> [AIM OF THE EXERCISE] Go from the first line to the line with "from mathutils.bvhtree import BVHTree" and return those lines verbatim, ends included.

> [Dataset rows]
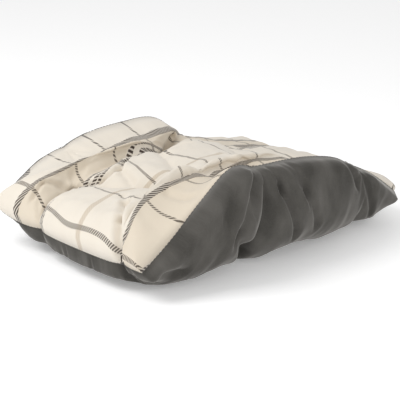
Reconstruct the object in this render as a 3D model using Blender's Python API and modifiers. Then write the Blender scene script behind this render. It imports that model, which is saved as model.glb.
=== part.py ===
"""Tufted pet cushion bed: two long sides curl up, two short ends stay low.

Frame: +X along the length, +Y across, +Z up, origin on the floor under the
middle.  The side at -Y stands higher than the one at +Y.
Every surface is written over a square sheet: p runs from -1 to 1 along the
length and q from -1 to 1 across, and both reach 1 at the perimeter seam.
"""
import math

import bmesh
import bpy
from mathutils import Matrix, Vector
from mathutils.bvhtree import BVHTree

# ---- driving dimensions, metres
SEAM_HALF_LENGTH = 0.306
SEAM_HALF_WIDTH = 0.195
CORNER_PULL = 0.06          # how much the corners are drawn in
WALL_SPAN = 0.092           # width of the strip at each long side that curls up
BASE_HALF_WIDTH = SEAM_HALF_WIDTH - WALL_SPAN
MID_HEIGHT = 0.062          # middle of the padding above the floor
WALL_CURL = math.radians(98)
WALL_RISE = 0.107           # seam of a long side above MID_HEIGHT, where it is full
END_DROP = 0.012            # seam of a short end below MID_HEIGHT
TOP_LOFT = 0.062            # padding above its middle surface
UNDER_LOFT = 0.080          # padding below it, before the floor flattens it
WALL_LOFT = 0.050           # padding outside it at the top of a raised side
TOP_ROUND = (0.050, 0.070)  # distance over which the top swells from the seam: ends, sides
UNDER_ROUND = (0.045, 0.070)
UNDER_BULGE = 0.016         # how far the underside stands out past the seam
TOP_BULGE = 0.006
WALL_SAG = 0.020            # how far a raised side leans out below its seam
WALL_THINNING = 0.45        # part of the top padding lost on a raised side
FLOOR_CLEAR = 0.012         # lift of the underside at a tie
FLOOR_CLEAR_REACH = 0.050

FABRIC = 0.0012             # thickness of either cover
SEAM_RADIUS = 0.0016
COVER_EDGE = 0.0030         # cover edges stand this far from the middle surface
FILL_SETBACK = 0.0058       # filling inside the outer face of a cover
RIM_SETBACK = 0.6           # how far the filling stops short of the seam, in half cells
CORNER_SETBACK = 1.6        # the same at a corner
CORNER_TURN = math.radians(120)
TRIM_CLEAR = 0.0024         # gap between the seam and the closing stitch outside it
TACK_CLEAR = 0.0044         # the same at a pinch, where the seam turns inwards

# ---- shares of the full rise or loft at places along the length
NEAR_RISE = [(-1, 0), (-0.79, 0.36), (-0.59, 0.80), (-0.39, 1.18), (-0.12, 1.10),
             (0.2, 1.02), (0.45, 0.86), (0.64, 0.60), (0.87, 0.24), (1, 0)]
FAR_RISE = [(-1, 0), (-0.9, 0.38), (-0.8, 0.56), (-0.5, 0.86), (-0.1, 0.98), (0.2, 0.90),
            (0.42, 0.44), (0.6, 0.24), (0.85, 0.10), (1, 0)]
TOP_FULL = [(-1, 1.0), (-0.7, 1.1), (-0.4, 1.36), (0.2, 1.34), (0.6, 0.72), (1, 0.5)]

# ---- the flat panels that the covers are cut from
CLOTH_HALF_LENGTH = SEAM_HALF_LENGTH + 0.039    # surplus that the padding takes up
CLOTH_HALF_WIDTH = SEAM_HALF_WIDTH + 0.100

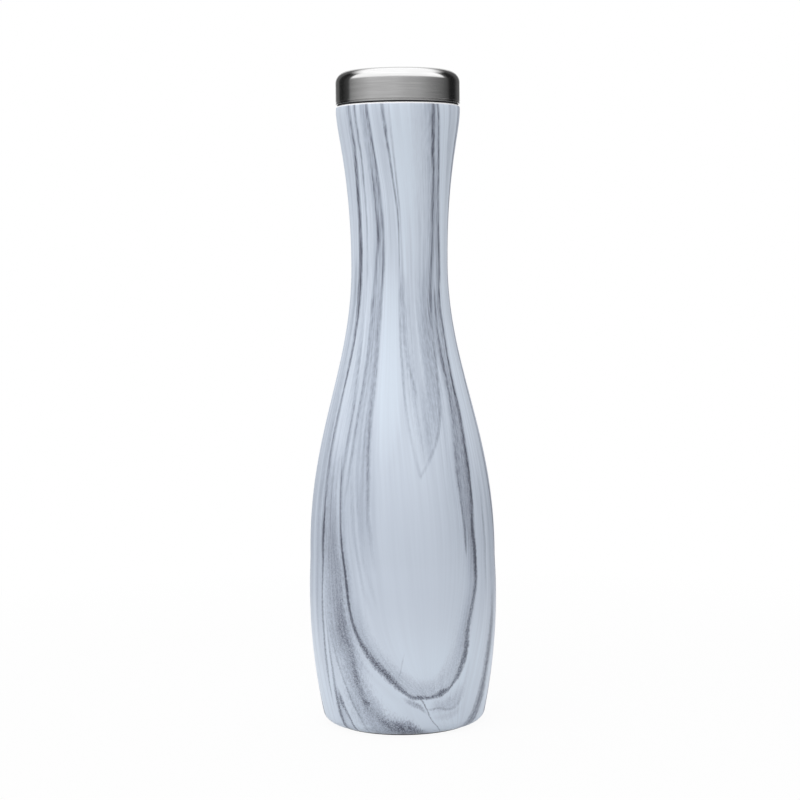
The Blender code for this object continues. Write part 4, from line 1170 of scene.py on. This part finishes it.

> [ANSWER FOR THE TASK]
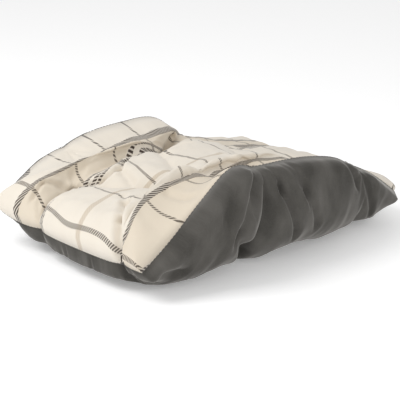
Reconstruct the object in this render as a 3D model using Blender's Python API and modifiers. Then write the Blender scene script behind this render. It imports that model, which is saved as model.glb.
=== part.py ===
"""Tufted pet cushion bed: two long sides curl up, two short ends stay low.

Frame: +X along the length, +Y across, +Z up, origin on the floor under the
middle.  The side at -Y stands higher than the one at +Y.
Every surface is written over a square sheet: p runs from -1 to 1 along the
length and q from -1 to 1 across, and both reach 1 at the perimeter seam.
"""
import math

import bmesh
import bpy
from mathutils import Matrix, Vector
from mathutils.bvhtree import BVHTree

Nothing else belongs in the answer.